First assume that $(\sqrt a+\sqrt b)^2= 7+2\sqrt{10}$ . Then

$\begin{aligned} a + 2\sqrt{ab} + b & = 7+2\sqrt{10}\end{aligned}$

$\implies \begin{cases} a+b = 7 & \implies b = 7-a \\ ab = 10 & \implies a(7-a) = 10 \end{cases}$

$\begin{aligned} \implies a^2 - 7a + 10 & = 0 \\ (a-2)(a-5) & = 0 & \small \blue{\text{Since }a \text{ and }b \text{ are interchangeable,}} \\ \implies a, b & = 2, 5 \end{aligned}$

Therefore, the answer is $\sqrt b + \sqrt a = \boxed{\sqrt 5 + \sqrt 2}$ .

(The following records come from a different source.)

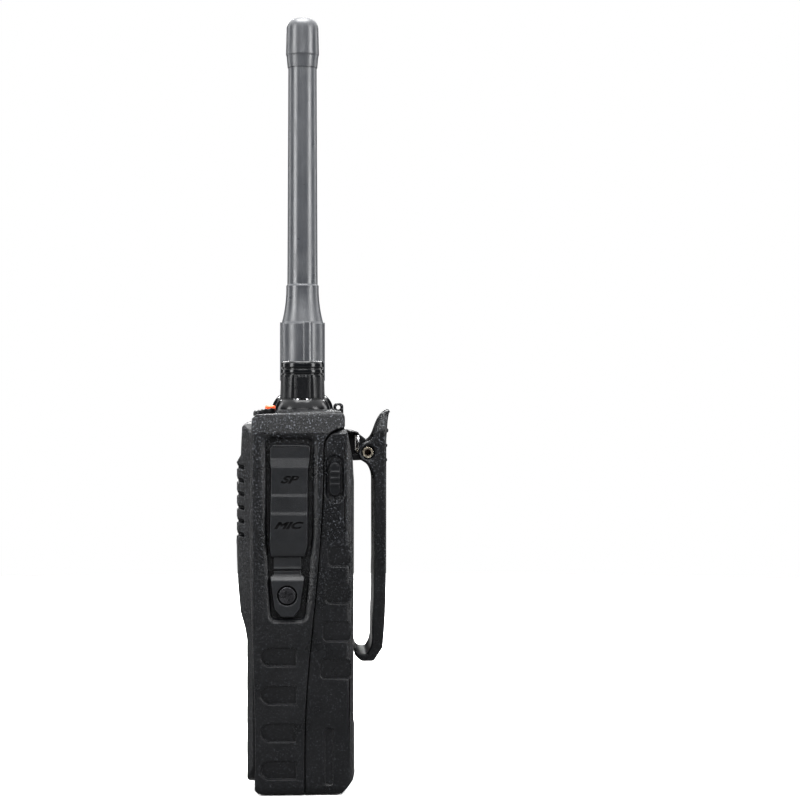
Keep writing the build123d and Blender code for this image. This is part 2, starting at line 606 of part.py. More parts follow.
with BuildPart() as ptt_key:
    slab(facing_left(-25.9), PTT_W + 2.0, PTT_H + 2.0, 0.6, (-PTT_Y, PTT_Z), 2.0)
    slab(facing_left(-26.5), PTT_W, PTT_H, PTT_FACE - 26.5, (-PTT_Y, PTT_Z), 1.7)
    fillet(ptt_key.edges().group_by(Axis.X)[0], 0.9)
    for z in (92.2, 88.8, 85.5, 82.1):
        with BuildSketch(facing_left(0.3 - PTT_FACE)):
            with BuildLine():
                Line((-PTT_Y - 3.4, z), (-PTT_Y + 3.4, z))
                ThreePointArc((-PTT_Y - 3.4, z), (-PTT_Y, z - 1.7), (-PTT_Y + 3.4, z))
            make_face()
        extrude(amount=0.8, taper=20)
keep(ptt_key, "ptt_key")

for name, z in zip(("side_key_upper", "side_key_lower"), SIDE_KEY_Z):
    with BuildPart() as side_key:
        slab(facing_left(-25.9), SIDE_KEY + 1.6, SIDE_KEY + 1.6, 0.6, (-PTT_Y, z), 1.6)
        slab(facing_left(-26.5), SIDE_KEY, SIDE_KEY, 3.4, (-PTT_Y, z), 1.6)
        fillet(side_key.edges().group_by(Axis.X)[0], 0.8)
    keep(side_key, name)

with BuildPart() as round_key:
    with Locations((-26.2, PTT_Y, ROUND_KEY_Z)):
        Cylinder(ROUND_KEY_R + 0.9, 0.6, rotation=(0, 90, 0))
    with Locations((-28.1, PTT_Y, ROUND_KEY_Z)):
        Cylinder(ROUND_KEY_R, 3.6, rotation=(0, 90, 0))
    fillet(round_key.edges().group_by(Axis.X)[0], 1.4)
keep(round_key, "round_key")

with BuildPart() as side_switches:
    slab(facing_left(-22.6), 9.0, 58, 0.8, (-PTT_Y, 82), 0.8)
    for z in (ROUND_KEY_Z, PTT_Z, *SIDE_KEY_Z):
        slab(facing_left(-23.4), 5.0, 5.0, 0.9, (-PTT_Y, z), 0.5)
keep(side_switches, "side_switches")

# Accessory side: two sockets, the foot of the rubber cover, its flap and its screw
for name, z, bore, collar in (
    ("speaker_jack", SPEAKER_JACK_Z, SPEAKER_JACK_R, 3.4), ("mic_jack", MIC_JACK_Z, MIC_JACK_R, 2.8),
):
    with BuildPart() as jack:
        with Locations((18.2, JACK_Y, z)):
            Box(12.0, 7.6, 8.0)
        with Locations((25.1, JACK_Y, z)):
            Cylinder(collar, 2.0, rotation=(0, 90, 0))
        with Locations((20.1, JACK_Y, z)):
            Cylinder(bore, 12.2, rotation=(0, 90, 0), mode=Mode.SUBTRACT)
    keep(jack, name)

with BuildPart() as cover_foot:
    with BuildSketch(Plane.YZ.offset(COVER_BACK)):
        with BuildLine():
            Polyline(
                (-10.5, 69.0), (1.1, 69.0), (-0.6, 58.0), (-2.6, 55.5), (-6.8, 55.5), (-9.0, 58.0), close=True,
            )
        make_face()
        fillet(vertices(), 1.2)
    extrude(amount=COVER_FACE - COVER_BACK, taper=8)
    with BuildSketch(Plane.XZ):
        with BuildLine():
            Polyline((FAR, 66.4), (COVER_FACE, 67.2), (COVER_FACE - 1.2, 68.6), (FAR, FAR * 2), close=True)
        make_face()
    extrude(amount=FAR, both=True, mode=Mode.SUBTRACT)
    slab(Plane.YZ.offset(COVER_BACK), 8.6, 1.5, FLAP_HINGE_X - COVER_BACK, (NECK_Y, 69.55))
    with Locations((28.4, COVER_SCREW_Y, COVER_SCREW_Z)):
        Cylinder(3.1, 2.4, rotation=(0, 90, 0), mode=Mode.SUBTRACT)
    with Locations((26.6, COVER_SCREW_Y, COVER_SCREW_Z)):
        Cylinder(1.7, 4, rotation=(0, 90, 0), mode=Mode.SUBTRACT)
keep(cover_foot, "cover_foot")

with BuildPart() as cover_screw:
    with Locations((28.05, COVER_SCREW_Y, COVER_SCREW_Z)):
        Cylinder(2.9, 1.7, rotation=(0, 90, 0))
    fillet(cover_screw.edges().group_by(Axis.X)[-1], 0.6)
    with Locations((25.3, COVER_SCREW_Y, COVER_SCREW_Z)):
        Cylinder(1.3, 4.0, rotation=(0, 90, 0))
    for turn in (20, 110):
        with Locations((28.6, COVER_SCREW_Y, COVER_SCREW_Z)):
            Box(1.2, 0.8, 3.6, rotation=(turn, 0, 0), mode=Mode.SUBTRACT)
keep(cover_screw, "cover_screw")

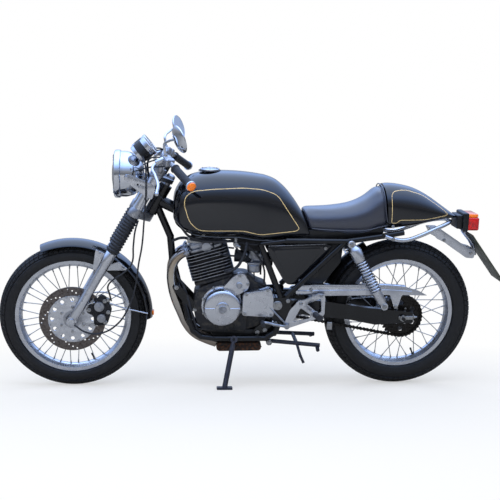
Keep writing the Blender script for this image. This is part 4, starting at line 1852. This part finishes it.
class RACER_OT_foot_controls(bpy.types.Operator):
    """Cuts the rear-set plates and adds pegs with rubbers, the gear lever and the brake pedal."""
    bl_idname = "racer.foot_controls"
    bl_label = "Rear sets"

    def execute(self, context):
        plates, rubbers, levers = [], [], []
        outline = rounded([(-182, 300), (-190, 322), (-206, 366), (-246, 411), (-264, 410), (-332, 441), (-352, 436),
                           (-358, 420), (-357, 346), (-338, 333), (-284, 315), (-204, 287), (-186, 287)], 10)
        windows = [rounded([(-222, 316), (-254, 376), (-298, 345), (-294, 332)], 7),
                   rounded([(-280, 394), (-338, 417), (-341, 360), (-331, 353)], 7), (-254, 396, 5), (-199, 297, 5)]
        for side in SIDES:
            plates.append(plate("set", outline, *sorted((side * SET_Y, side * (SET_Y + 9))), holes=windows, edge=1.6))
            base, tip = flip((-312, SET_Y + 6, 350), side), flip((-318, 252, 366), side)
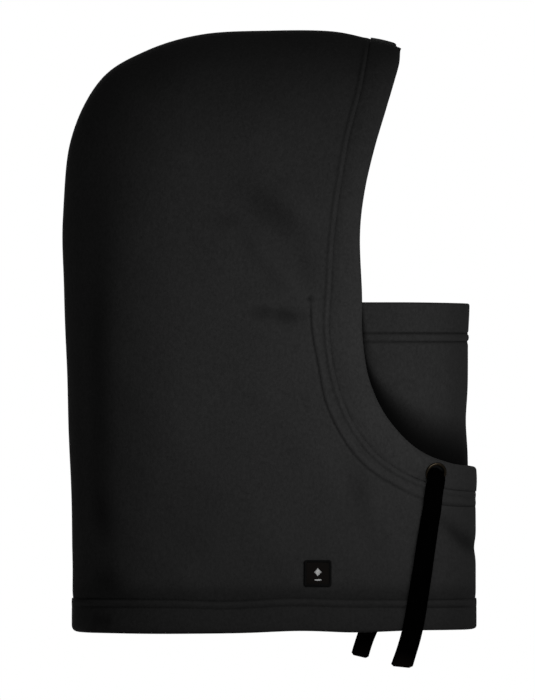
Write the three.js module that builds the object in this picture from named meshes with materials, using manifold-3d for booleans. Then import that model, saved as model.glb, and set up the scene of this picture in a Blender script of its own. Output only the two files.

$\begin{aligned} \sqrt{7 + 2\sqrt{10}} &= \sqrt{(5) + (2) + 2\sqrt{(5)(2)}} \\ \\ &= \sqrt{(\sqrt{5})^2 + 2\sqrt{5}\sqrt{2} + (\sqrt{2})^2} \\ \\ &= \sqrt{(\sqrt{5} + \sqrt{2})^2} \\ \\ &= \boxed{\sqrt{5} + \sqrt{2}} \end{aligned}$

It is $\sqrt { 5 } +\sqrt { 2 }$ because when you square this $\ { \sqrt { 5 } }^{ 2 }+2\sqrt { 2 } \sqrt { 5 } +{ \sqrt { 2 } }^{ 2 }=\quad 5+2\sqrt { 10 } +2=\quad 7+2\sqrt { 10 }$